We are very pleased to announce that OII Doctoral student Max Loubser has recently received his doctoral thesis ‘Organisational Mechanisms in Peer Productions: The Case of Wikipedia’, which investigates the importance of governance mechanisms in the development (and future viability) of the online encyclopaedia Wikipedia.

Max LoubserThe OII began its doctoral teaching in 2006, and currently has twenty doctoral students researching a range of societal issues relating to the Intenet. Max is the first of the original student cohort to receive his thesis. He joined the department in January 2007 (having transfered from the Oxford University Computing Laboratory) and currently works for Google in Zurich. He joined Oxford University in October 2005 as a Rhodes Scholar at Magdalen College.

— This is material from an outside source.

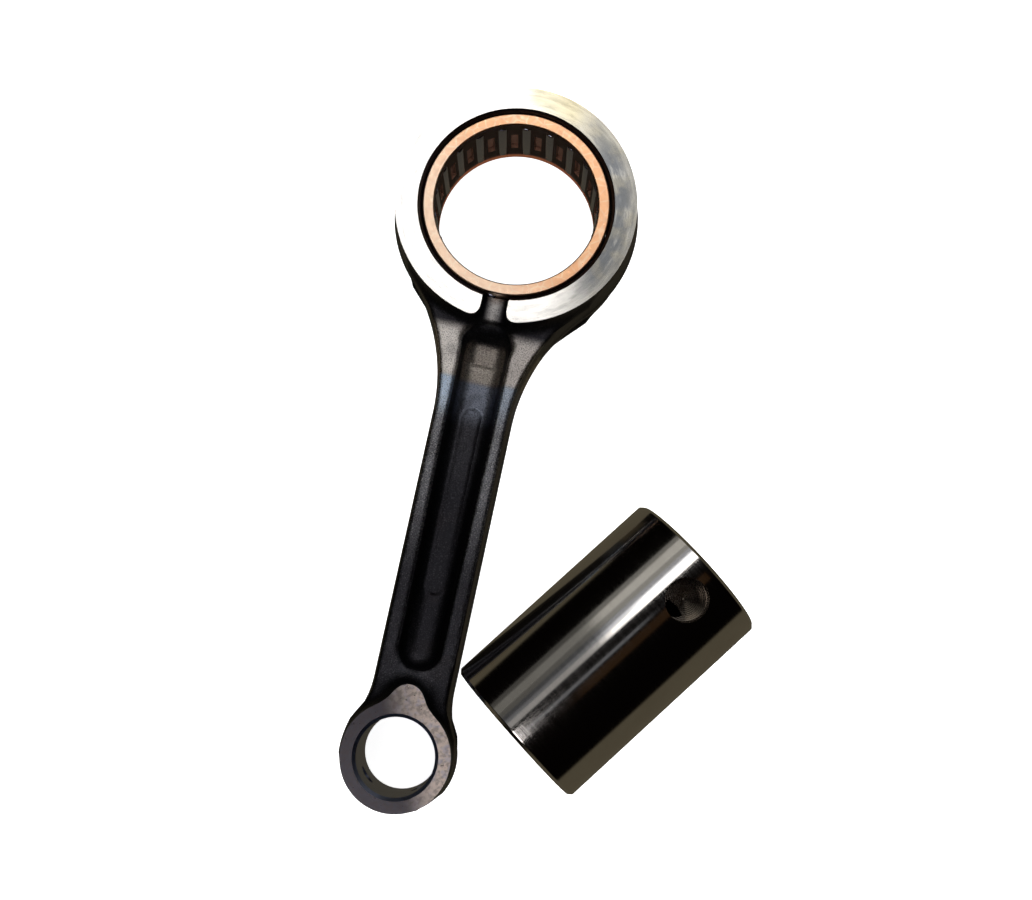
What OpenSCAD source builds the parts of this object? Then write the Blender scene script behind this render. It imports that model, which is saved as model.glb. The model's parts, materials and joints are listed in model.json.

Max Loubser’s External Examiner was Dame Wendy Hall, DBE, FRS, FREng, Professor of Computer Science at the University of Southampton, UK, and his Internal Examiner was Professor William Dutton, Director of the OII.

Max’s supervisor, Professor Helen Margetts (OII) said: “Wikipedia has been heralded by some as the most important example of online ‘peer production’, whereby millions of unpaid individuals collaborate to produce a valuable resource for all internet users. This research – which includes a download and analysis of Wikipedia’s entire edit history – investigates how this resource is produced and managed. Research like this will be crucial to the sustainability of goods like Wikipedia in the future, as well as casting new light on how commons based resources are governed.”

Max Loubser’s thesis investigates the importance of the organisational mechanisms that have developed in the governance of the online encyclopaedia Wikipedia. Theoretically the study challenges Benkler’s view of the social efficiencies of production organised in a peered way and draws on Elinor Ostrom’s work on the emergence of governance institutions in commons resource situations. By identifying peer produced resources as a distinctive type of good with subtractable properties, problems with earlier analyses of information production based on ‘ideal forms’ of peered organisation and commons resources are overcome.

The methods used were empirical, quantitative and methodologically innovative, including the generation (using Wikipedia archives and grid computing resources) of a massive dataset of all individual actions taken by different classes of users on the English Wikipedia between 2001 and 2008 (six terabytes of data!). This dataset was comprehensively analysed to assess the impact and importance of existent and emerging managerial processes in Wikipedia.

The analysis highlights a number of tensions; hierarchical functions are increasingly necessary, yet work done by administrators when exercising managerial authority amount to almost pure overhead. Active, visible, mature and important pages need more management, but their management does not necessarily increase their utility. Productive contributors are frequently excluded by management processes; the growing influence of administrators has an increasingly negative effect on new additions of contributors and articles to the project.

By showing that in all cases some management is essential, but that the growing weight of organizational mechanisms affects production in Wikipedia, the thesis challenges utopian approaches to peer production and has implications for the future design of governance mechanisms in Wikipedia and peer production projects more generally.